While Hunter Biden did not register as an individual lobbyist for the trade association, he was one of three senior partners in his firm at the time. The Industrial Safety Training Council paid Oldaker, Biden & Belair a total of $200,000 between early 2007 and the end of 2008.
The Biden campaign did not respond to request for comment. The National Legal and Policy Center, a government watchdog group, said Biden should have avoided involvement with issues that his son’s firm was also lobbying on because of the appearance of conflict.
“It’s implausible Sen. Biden did not know his son’s firm was lobbying on this arcane issue,” said Tom Anderson, the director of NLPC’s Government Integrity Project.
“Sometimes appearances are exactly what they are,” he said. “This is a recurring problem we’ve seen on the Hill, where family members are enriched because of their relationship with a member.”
Biden also sent a letter to U.S. Attorney General Alberto Gonzales on Jan. 31, 2007 requesting a meeting with the Department of Justice to discuss expanding the federal fingerprint background check system.
“I write to request your assistance in implementing an expanded background check system for our nation’s volunteer organizations,” wrote Biden. “If we can work together to expand the number of volunteer organizations that have access to fast, accurate, and inexpensive fingerprint background checks, we will make significant and important strides in our ongoing effort to protect kids across our country.”
Biden added, “I would like to convene a small meeting with key representatives” from DOJ, the FBI, members of Congress and volunteer groups.
One of Hunter’s firm’s lobbying clients at the time, a coalition of state-level criminal justice advocates called SEARCH, was also lobbying the federal government for a broader fingerprint screening system at the time.
The same day as Biden’s letter, SEARCH adopted a resolution calling on Congress to consider “any effort to improve the quality, completeness and accessibility of criminal history records” and expand the current system to “allow the return of all criminal history record information maintained by the States on the search subject through a single fingerprint check.”
The group initially hired Oldaker, Biden & Belair in 2006 to lobby for federal funding for state-level criminal justice programs, paying the firm $114,000 over the next year. In early 2008, SEARCH was seeking funding “to assist states in development and use of information to accelerate automation of fingerprint authentication processes and criminal justice data which are compatible with the FBI’s” system, according to lobbying records.

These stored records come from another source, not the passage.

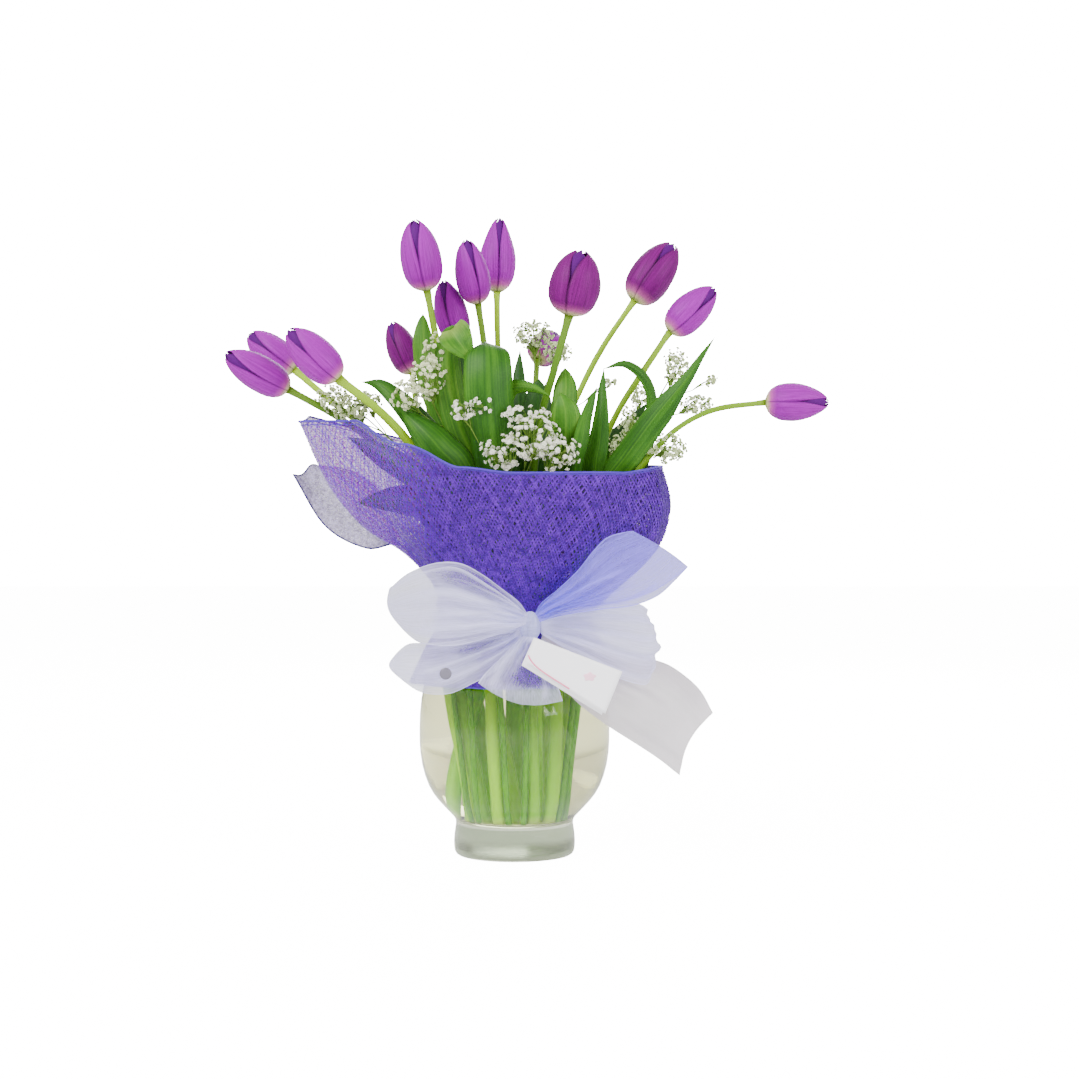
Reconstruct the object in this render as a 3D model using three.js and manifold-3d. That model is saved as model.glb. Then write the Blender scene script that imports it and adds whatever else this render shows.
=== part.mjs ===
// Thirteen cut tulips with their leaves and baby's breath in a footed glass vase,
// wrapped at the neck in violet net and tied with a sheer white bow that carries a gift card.
// Millimetres, +Z up, front towards -Y. The origin is the middle of the vase's underside.
import * as THREE from "three";
import { mergeVertices } from "three/addons/utils/BufferGeometryUtils.js";
import Module from "manifold-3d";

// ---------------------------------------------------------------- driving dimensions
const GAP = 0.42;              // clearance kept between neighbouring pieces
const WATER_LEVEL = 148;       // surface of the water above the table
const STEM_SIDES = 7;
const VASE_SIDES = 28;
const LEAF_T = 1.1;            // leaf thickness
const WRAP_T = 1.0;            // net wrap, thickness of the gathered sheet
const RIBBON_T = 1.1;          // ribbon layer
const CARD_T = 1.6;            // folded card
const PLEATS = 11;             // gathers round the wrap
// outside of the vase from the middle of the underside to the lip [radius, height]
const VASE_OUT = [[0,0],[44.5,0],[47.2,2.4],[48.5,10],[48.0,19],[46.9,26],[49.6,31.6],[56,38.6],[64.6,48.4],[71.6,63.6],[75.4,82],[76,100],[74.6,124],[69.8,146],[63.4,164.5],[59.4,176.5],[57.6,186],[58.6,194],[61,200.2],[60.0,201.4]];
// inside of the vase from the lip down to the middle of the floor
const VASE_IN = [[58.2,200.4],[54.8,193],[54.1,186],[55.8,177],[60.2,163],[66.6,145],[71.2,124],[72.4,100],[71.4,84],[67.2,64],[60,49.6],[50,38.4],[38,30.2],[22,25.8],[0,24.8]];
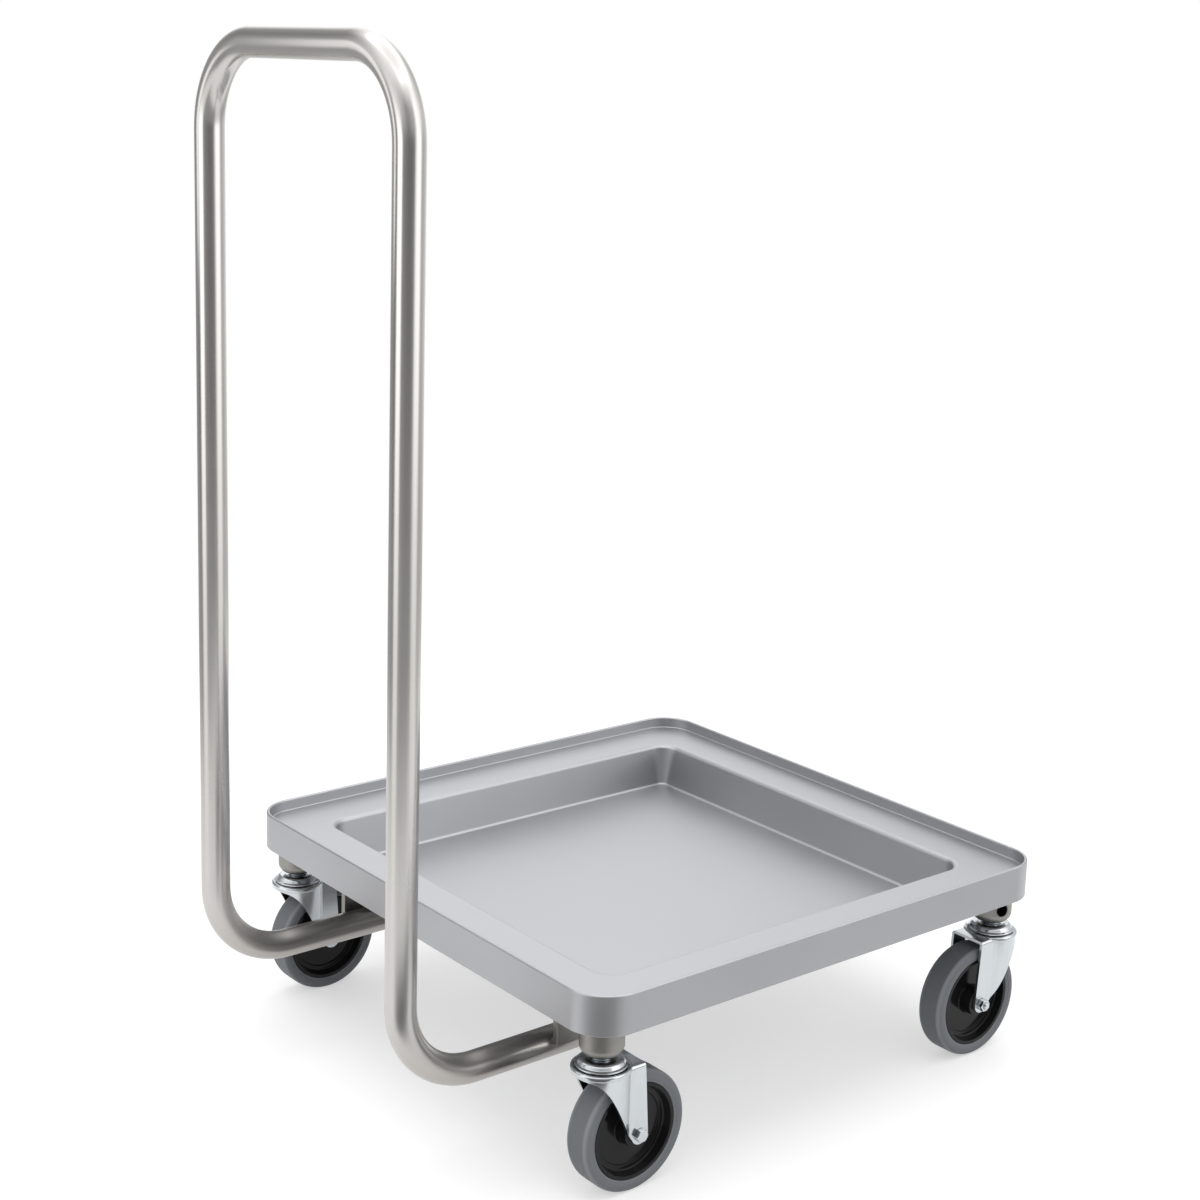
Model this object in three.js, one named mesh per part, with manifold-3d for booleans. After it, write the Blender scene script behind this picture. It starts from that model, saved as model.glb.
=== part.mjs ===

Biden introduced a bill called the “Child Protection Improvements Act” on March 13, 2008, which created a national fingerprint background check system for volunteer groups that worked with children. Oldaker, Biden & Belair promptly began lobbying for the bill on behalf of their client, SEARCH, according to lobbying records. SEARCH paid the firm $93,000 in 2008, records show.
Hunter Biden founded Oldaker, Biden & Belair with William Oldaker, a former adviser to his father. During his time at the firm, he was registered to lobby for clients on issues ranging from online gambling to higher education. After Biden became a vice presidential candidate in 2008, Hunter stepped away from lobbying, and the firm was renamed Oldaker, Belair & Wittie.
ABC News reported last week that Biden was concerned conflicts with his son’s lobbying work could negatively affect his presidential run in 2008.
Biden was “concerned with the impact that Hunter’s lobbying activities might have on his expected campaign for the 2008 Democratic presidential nomination,” according to court documents filed by a former business partner of Hunter Biden’s in 2007, ABC News reported.
“Because my dad was vice president of the United States, there’s literally nothing, as a young man or as a full-grown adult, that my father in some way hasn’t had influence over,” Hunter told the outlet in an interview.